Fearful of French colonization in the Pacific, in April of 1826 Stirling was given command of the new HMS ‘Success’ with instructions to take a supply of currency to Sydney and then to move the misplaced and unsuccessful garrison at Melville Island. Once at Sydney, Stirling was soon persuaded by Governor, Sir Ralph Darling to sail west instead and examine the coast with the idea in mind of establishing a defensive garrison or other settlement that might open trade with the East Indies. Stirling “sailed in 1827 and during a fortnight’s visit was much impressed with the land in the vicinity of the Swan River. So also, was the New South Wales government botanist, Charles Frazer, whose report added weight to Stirling’s political and commercial arguments in favour of its immediate acquisition and Stirling’s appointment to establish a new colony there… under the direct control of the British government, and superintended initially by Stirling: a bill would soon be brought before parliament to provide for its government; private capitalists and syndicates would be allotted land in the proposed settlement according to the amount of capital and the money they spent on fares and equipment; priority of choice would be given only to those who arrived before the end of 1830, and no syndicate or company would be the exclusive patron and proprietor of the settlement.

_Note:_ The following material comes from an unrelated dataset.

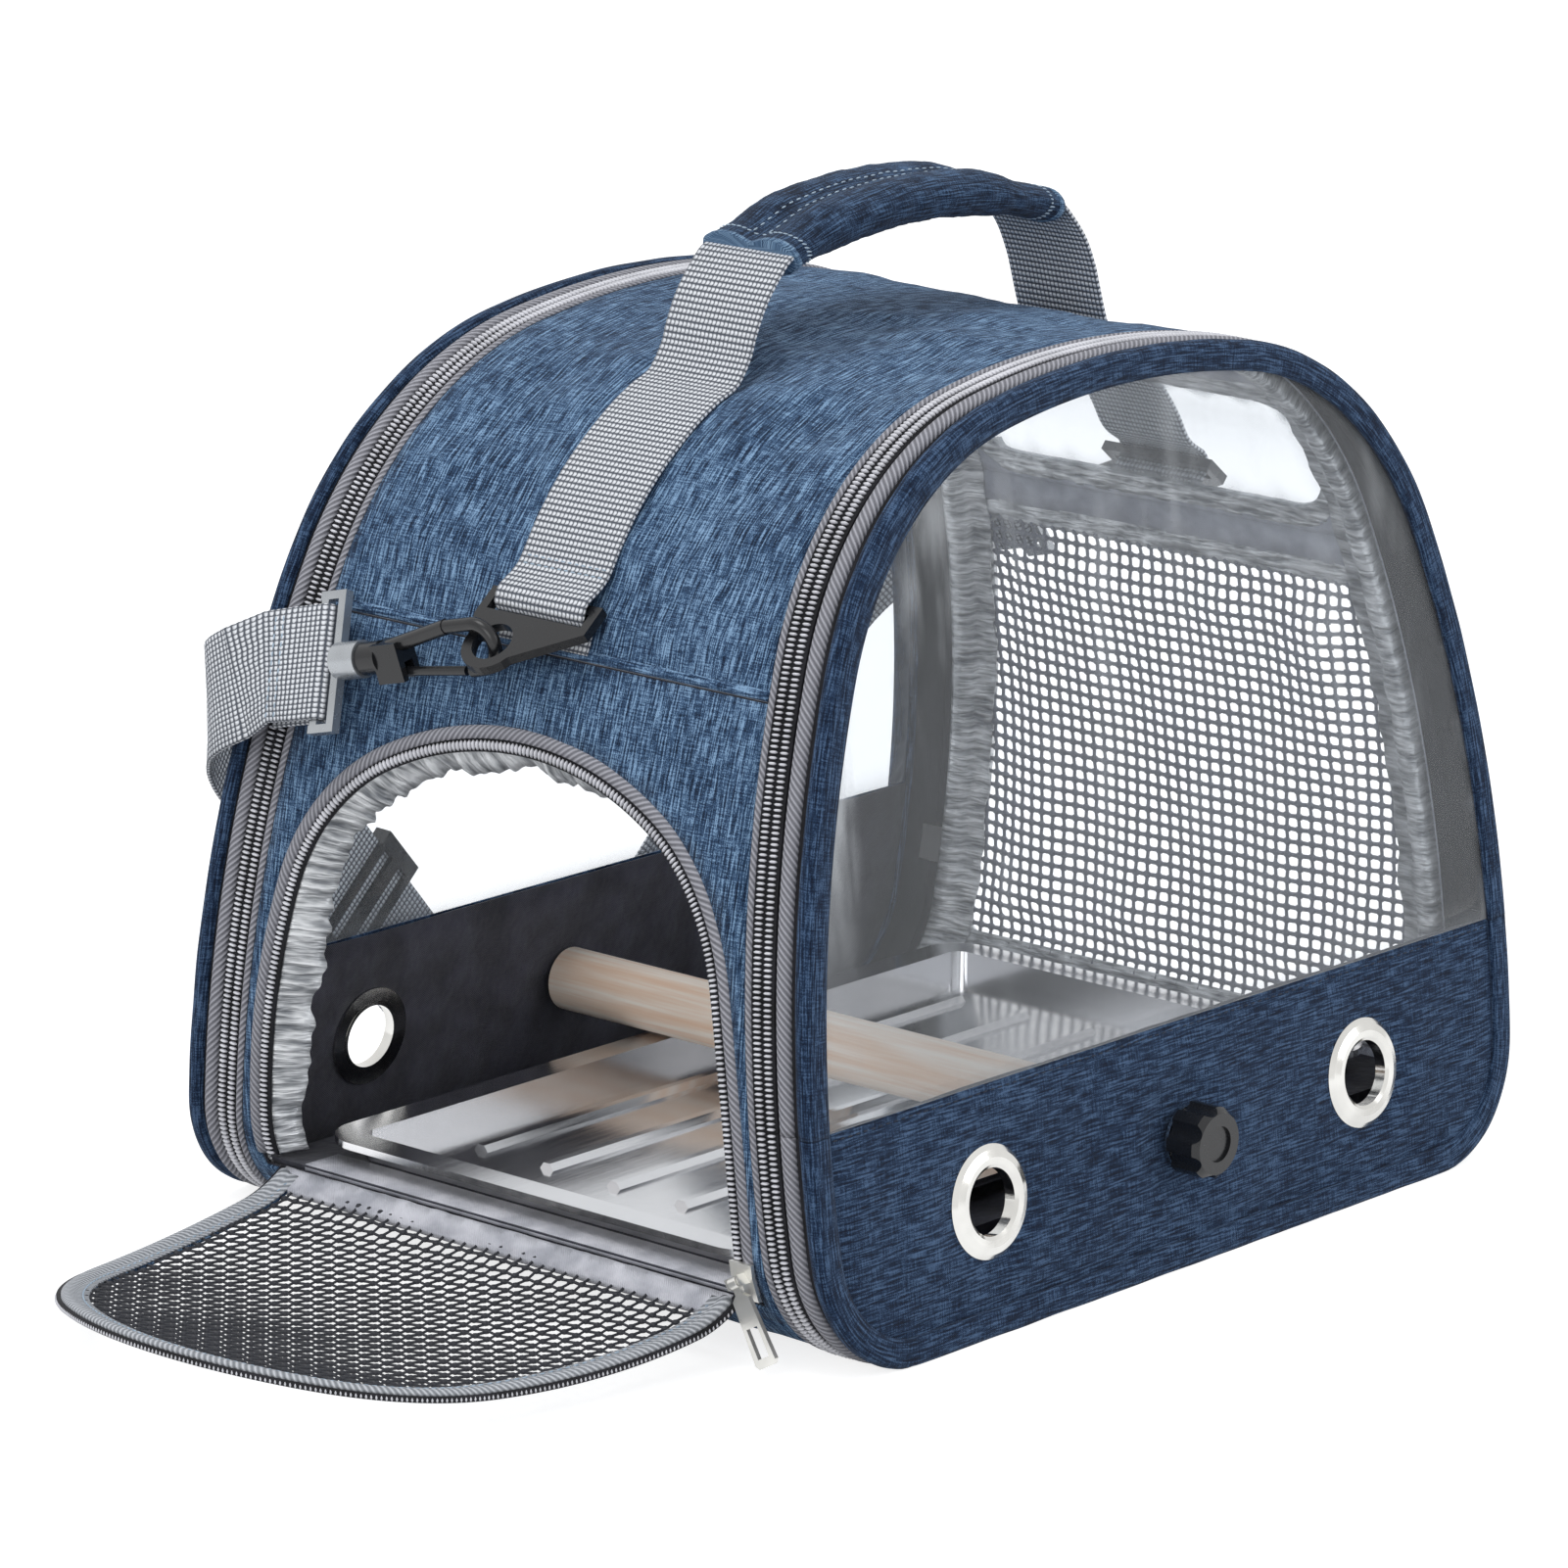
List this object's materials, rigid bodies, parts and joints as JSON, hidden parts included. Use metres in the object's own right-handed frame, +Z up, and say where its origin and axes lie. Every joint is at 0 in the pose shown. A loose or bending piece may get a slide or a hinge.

On 2 May 1829 Captain C. H. Fremantle of the Challenger took possession, at the mouth of the Swan River, of the whole of Australia which was not then included within the boundaries of New South Wales. Stirling, who arrived later with his family and civil officials in the store-ship Parmelia, proclaimed the foundation of the colony on 18 June” (F. K. Crowley, ‘Stirling, Sir James (1791–1865)’, Australian Dictionary of Biography).

Exceptionally rare: only institutional examples are known, in the State Library of New South Wales; the State Library of Victoria; the BnF; and Utrecht University Library; Stirling’s original manuscript map is housed in the National Archives at Kew, with a copy in the Western Australia Archives.